I lay on Jimmy and Barbara’s living room sofa, envying Frankie. Dead or alive, he didn’t have to sleep on the couch. Home meant drunk dreams and midnight calls from Laura. So I’d stayed over. It had seemed like a good idea at the time. The couch looked great on the outside, six feet of butter-soft leather in a color decorators called merlot. As close as I got to a bottle of wine these days. But down under the skimpy thin-enough-to-fold mattress, like any other foldout couch my spine had ever met, it resembled a medieval torture device. When I called it the rack, Jimmy pointed out that it didn’t stretch my body out in opposite directions.
“Okay, what did they call the one that stuck metal bars and bumps up into your back?”
Being Jimmy, he went straight to Google. And as usual, he fell right in.
“Hey, listen to this. ‘We custom build a range of torture and medieval restraining devices including thumb and toe screws, cages, belts, and shackles.’ And it gets a lot of hits.”
“Thank you for sharing.

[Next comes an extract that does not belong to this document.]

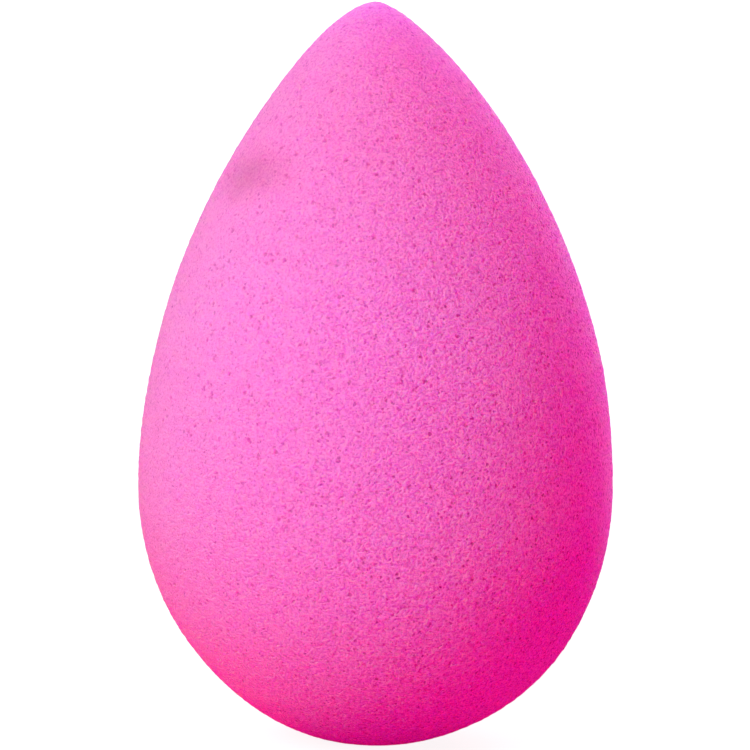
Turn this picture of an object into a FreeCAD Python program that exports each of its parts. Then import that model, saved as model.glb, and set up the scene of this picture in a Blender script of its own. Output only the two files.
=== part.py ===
"""A teardrop makeup sponge, moulded in one piece from fine-celled polyurethane foam.

The sponge stands on its round end with the tip up. Its soft foam is pressed flat over
a small round patch where it stands, and that patch is the only face it rests on.

Millimetres, +Z up along the sponge's axis, origin at the middle of the resting patch.
"""

import FreeCAD
import Part

import math
import os

# Overall form
SPONGE_HEIGHT = 60.0  # from the resting patch to the tip
BELLY_DIAMETER = 38.5  # at the widest place
BELLY_HEIGHT = 20.5  # of the widest place above the resting patch

# Ends
TIP_RADIUS = 1.5  # of the rounded tip, in the profile
BASE_RADIUS = 18.7  # of the round end before it is pressed, in the profile
PRESS_DEPTH = 0.5  # how much of the round end the sponge's own weight presses flat

# Shape of the flank, as shares of the rise from the belly to the tip and of the belly's radius
FLANK_UPRIGHT_SHARE = 0.383  # how far up the flank still aims straight up
SHOULDER_RISE_SHARE = 0.716  # where the shoulder's control point lies, up the rise
SHOULDER_REACH_SHARE = 0.687  # how far out from the axis it lies

# Shape of the round end, as a share of the drop from the belly to its unpressed end
BASE_UPRIGHT_SHARE = 0.534  # how far down the side still aims straight down

# A Bezier curve of degree n whose first side has length a ends in an arc of radius
# n / (n - 1) * a * a / rise, where rise is how far the next control point stands off.
FLANK_DEGREE = 4
BASE_DEGREE = 3

CUT_OVERRUN = 2.0  # how far a cutting block runs past what it cuts
FULL_TURN = 360.0

PARTS_FOLDER = "parts"
AXIS_FOOT = FreeCAD.Vector(0, 0, 0)
UP = FreeCAD.Vector(0, 0, 1)


def in_profile(radius, height):
    """The point of the profile at this radius from the axis and this height."""
    return FreeCAD.Vector(radius, 0, height)


def end_handle(end_radius, rise, degree):
    """Length of a Bezier curve's last side for an end that rounds off to end_radius."""
    return math.sqrt(end_radius * rise * (degree - 1) / degree)


def bezier_edge(points):
    """One edge along the Bezier curve with these control points."""
    curve = Part.BezierCurve()
    curve.setPoles(points)
    return curve.toShape()


def flank_edge():
    """The profile from the belly up over the shoulder to the tip."""
    belly_radius = BELLY_DIAMETER / 2
    rise = SPONGE_HEIGHT - BELLY_HEIGHT
    shoulder_height = BELLY_HEIGHT + SHOULDER_RISE_SHARE * rise
    tip_handle = end_handle(TIP_RADIUS, SPONGE_HEIGHT - shoulder_height, FLANK_DEGREE)
    return bezier_edge(
        [
            in_profile(belly_radius, BELLY_HEIGHT),
            in_profile(belly_radius, BELLY_HEIGHT + FLANK_UPRIGHT_SHARE * rise),
            in_profile(SHOULDER_REACH_SHARE * belly_radius, shoulder_height),
            in_profile(tip_handle, SPONGE_HEIGHT),
            in_profile(0, SPONGE_HEIGHT),
        ]
    )


def round_end_edge():
    """The profile from the unpressed round end's lowest point up to the belly."""
    belly_radius = BELLY_DIAMETER / 2
    drop = BELLY_HEIGHT + PRESS_DEPTH
    side_drop = BASE_UPRIGHT_SHARE * drop
    base_handle = end_handle(BASE_RADIUS, drop - side_drop, BASE_DEGREE)
    return bezier_edge(
        [
            in_profile(0, -PRESS_DEPTH),
            in_profile(base_handle, -PRESS_DEPTH),
            in_profile(belly_radius, BELLY_HEIGHT - side_drop),
            in_profile(belly_radius, BELLY_HEIGHT),
        ]
    )


def unpressed_teardrop():
    """The teardrop as it leaves the mould, round at its lower end."""
    axis_edge = Part.makeLine(in_profile(0, SPONGE_HEIGHT), in_profile(0, -PRESS_DEPTH))
    outline = Part.Wire([round_end_edge(), flank_edge(), axis_edge])
    return Part.Face(outline).revolve(AXIS_FOOT, UP, FULL_TURN)


def table_block():
    """The space under the resting patch, which the standing sponge can't enter."""
    block_radius = BELLY_DIAMETER / 2 + CUT_OVERRUN
    block_depth = PRESS_DEPTH + CUT_OVERRUN
    return Part.makeCylinder(block_radius, block_depth, in_profile(0, -block_depth), UP)


def foam_body():
    """The whole sponge: the teardrop, pressed flat where it stands."""
    return unpressed_teardrop().cut(table_block())


def resting_patch_radius(body):
    """Radius of the flat patch, measured on the finished body."""
    flat_faces = [face for face in body.Faces if isinstance(face.Surface, Part.Plane)]
    return math.sqrt(flat_faces[0].Area / math.pi)


def main():
    """Builds the sponge, writes it to the parts folder and prints its main facts."""
    os.makedirs(PARTS_FOLDER, exist_ok=True)
    body = foam_body()
    body.exportStep(os.path.join(PARTS_FOLDER, "foam_body.step"))
    print("foam_body valid", body.isValid(), "solids", len(body.Solids))
    print("volume", round(body.Volume, 1), "mm3, area", round(body.Area, 1), "mm2")
    print("resting patch radius", round(resting_patch_radius(body), 3), "mm")
    print("centre of mass height", round(body.Solids[0].CenterOfMass.z, 2), "mm")


main()
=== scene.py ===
"""The looks of a teardrop makeup sponge, one moulding of fine-celled pink foam.

The sponge stands on its round end, on a small patch that its own weight presses flat.
Its surface is soft foam grain, strewn with the open cells that show as pin-holes.

Metres throughout, in the frame's axes: +Z up along the sponge, -Y towards the camera.
"""

import logging
import math
from collections.abc import Callable, Iterable, Mapping
from dataclasses import dataclass, field
from enum import Enum
from functools import reduce

import bmesh
import bpy
import numpy as np
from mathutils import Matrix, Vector
from mathutils.kdtree import KDTree

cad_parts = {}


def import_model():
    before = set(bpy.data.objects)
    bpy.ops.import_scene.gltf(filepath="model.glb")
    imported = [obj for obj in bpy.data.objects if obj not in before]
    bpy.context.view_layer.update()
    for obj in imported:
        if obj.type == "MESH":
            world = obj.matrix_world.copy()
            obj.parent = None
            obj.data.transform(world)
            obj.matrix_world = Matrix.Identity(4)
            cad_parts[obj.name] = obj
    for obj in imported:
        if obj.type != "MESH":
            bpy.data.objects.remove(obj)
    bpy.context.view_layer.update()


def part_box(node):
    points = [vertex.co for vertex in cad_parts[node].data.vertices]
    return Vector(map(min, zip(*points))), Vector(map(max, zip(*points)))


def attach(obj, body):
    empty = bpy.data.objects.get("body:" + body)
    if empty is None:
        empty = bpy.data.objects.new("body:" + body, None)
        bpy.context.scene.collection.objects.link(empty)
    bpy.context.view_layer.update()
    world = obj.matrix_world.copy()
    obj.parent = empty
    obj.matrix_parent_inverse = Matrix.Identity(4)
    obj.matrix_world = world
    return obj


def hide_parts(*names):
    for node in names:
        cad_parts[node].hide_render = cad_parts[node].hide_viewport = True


LOG = logging.getLogger("makeup_sponge")

MM = 0.001
CAD_NODE = "foam_body"
BODY = "root"

# Degrees of the profile's two Bezier curves
FLANK_DEGREE = 4
ROUND_END_DEGREE = 3

# A noise lies around its middle, mostly within its spread on either side
NOISE_MIDDLE = 0.5
NOISE_SPREAD = 0.25

Colour = tuple[float, float, float]
WHITE: Colour = (1.0, 1.0, 1.0)


class Ray(Enum):
    """The kinds of ray that see the studio's white instead of its real light."""

    CAMERA = "Is Camera Ray"
    GLOSSY = "Is Glossy Ray"
    TRANSMISSION = "Is Transmission Ray"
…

Next you’ll tell me ‘there but for the grace of God’ and I should put your damn sofa on my gratitude list.”
“Very good, son.” Jimmy chuckled. “You’re beginning to get it.”
I was, but it made me grumpy.
“Coffee,” I said.
“Coming right up,” Barbara said, appearing from the kitchen like the Good Witch of the North. She had intelligently brought the whole pot. “If you’d gone home last night, you would be stumbling around making your own right now. Or wondering if you had the strength to make it to the nearest Starbucks.”
Much too grumpy to admit she was right.